## Begin Data block
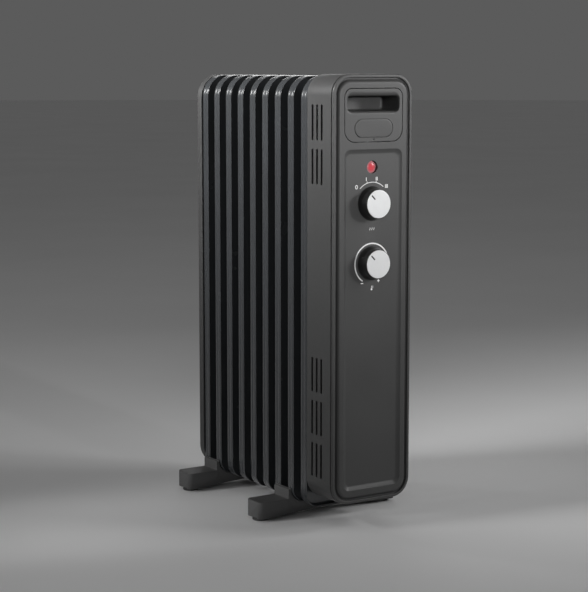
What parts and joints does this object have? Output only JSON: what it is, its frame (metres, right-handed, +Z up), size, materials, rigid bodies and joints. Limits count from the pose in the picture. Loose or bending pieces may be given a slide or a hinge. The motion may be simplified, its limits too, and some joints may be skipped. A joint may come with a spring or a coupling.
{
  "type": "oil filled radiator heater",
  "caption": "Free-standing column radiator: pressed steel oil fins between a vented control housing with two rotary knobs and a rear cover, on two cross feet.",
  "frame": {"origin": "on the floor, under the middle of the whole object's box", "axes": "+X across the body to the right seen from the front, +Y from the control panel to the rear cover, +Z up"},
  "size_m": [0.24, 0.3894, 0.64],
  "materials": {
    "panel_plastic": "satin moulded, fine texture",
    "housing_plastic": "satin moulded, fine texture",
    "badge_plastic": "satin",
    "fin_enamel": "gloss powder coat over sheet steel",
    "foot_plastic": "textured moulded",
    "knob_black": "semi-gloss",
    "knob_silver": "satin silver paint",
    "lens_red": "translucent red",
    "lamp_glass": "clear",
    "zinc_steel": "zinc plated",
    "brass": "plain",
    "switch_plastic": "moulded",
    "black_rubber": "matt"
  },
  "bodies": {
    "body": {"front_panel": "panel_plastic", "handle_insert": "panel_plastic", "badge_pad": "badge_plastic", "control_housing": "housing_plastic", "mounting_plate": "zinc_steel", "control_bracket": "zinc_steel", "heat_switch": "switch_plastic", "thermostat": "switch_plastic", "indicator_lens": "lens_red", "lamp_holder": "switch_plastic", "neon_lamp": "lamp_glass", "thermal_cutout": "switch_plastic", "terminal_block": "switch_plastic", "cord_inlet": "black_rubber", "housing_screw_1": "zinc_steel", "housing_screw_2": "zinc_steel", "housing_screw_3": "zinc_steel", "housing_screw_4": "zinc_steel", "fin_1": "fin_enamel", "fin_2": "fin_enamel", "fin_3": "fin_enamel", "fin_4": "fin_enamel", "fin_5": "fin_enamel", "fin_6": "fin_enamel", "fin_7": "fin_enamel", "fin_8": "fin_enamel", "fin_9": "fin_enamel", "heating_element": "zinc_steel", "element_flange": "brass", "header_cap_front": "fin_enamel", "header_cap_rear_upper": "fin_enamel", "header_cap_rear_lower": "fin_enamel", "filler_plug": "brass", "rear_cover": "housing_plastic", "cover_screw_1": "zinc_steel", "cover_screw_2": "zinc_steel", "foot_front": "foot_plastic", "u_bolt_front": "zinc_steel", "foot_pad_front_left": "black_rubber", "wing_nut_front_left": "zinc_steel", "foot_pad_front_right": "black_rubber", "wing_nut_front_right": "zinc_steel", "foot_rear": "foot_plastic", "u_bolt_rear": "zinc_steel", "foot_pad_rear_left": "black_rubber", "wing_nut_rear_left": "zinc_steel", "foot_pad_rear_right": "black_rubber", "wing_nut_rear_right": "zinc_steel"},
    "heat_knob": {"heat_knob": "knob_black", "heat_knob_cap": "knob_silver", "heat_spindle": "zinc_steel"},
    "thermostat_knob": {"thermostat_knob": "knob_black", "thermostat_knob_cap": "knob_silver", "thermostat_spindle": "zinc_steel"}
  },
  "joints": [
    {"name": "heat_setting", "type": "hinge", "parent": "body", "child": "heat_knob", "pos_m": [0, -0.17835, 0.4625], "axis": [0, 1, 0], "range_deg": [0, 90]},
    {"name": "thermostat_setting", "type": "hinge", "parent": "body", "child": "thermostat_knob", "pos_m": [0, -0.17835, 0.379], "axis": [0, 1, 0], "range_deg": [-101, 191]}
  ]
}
## End Data block
--- Work instructions ---
Look through the listing above. Pick out each line with "bodies" and copy it.

--- Complete answer ---
What parts and joints does this object have? Output only JSON: what it is, its frame (metres, right-handed, +Z up), size, materials, rigid bodies and joints. Limits count from the pose in the picture. Loose or bending pieces may be given a slide or a hinge. The motion may be simplified, its limits too, and some joints may be skipped. A joint may come with a spring or a coupling.
  "bodies": {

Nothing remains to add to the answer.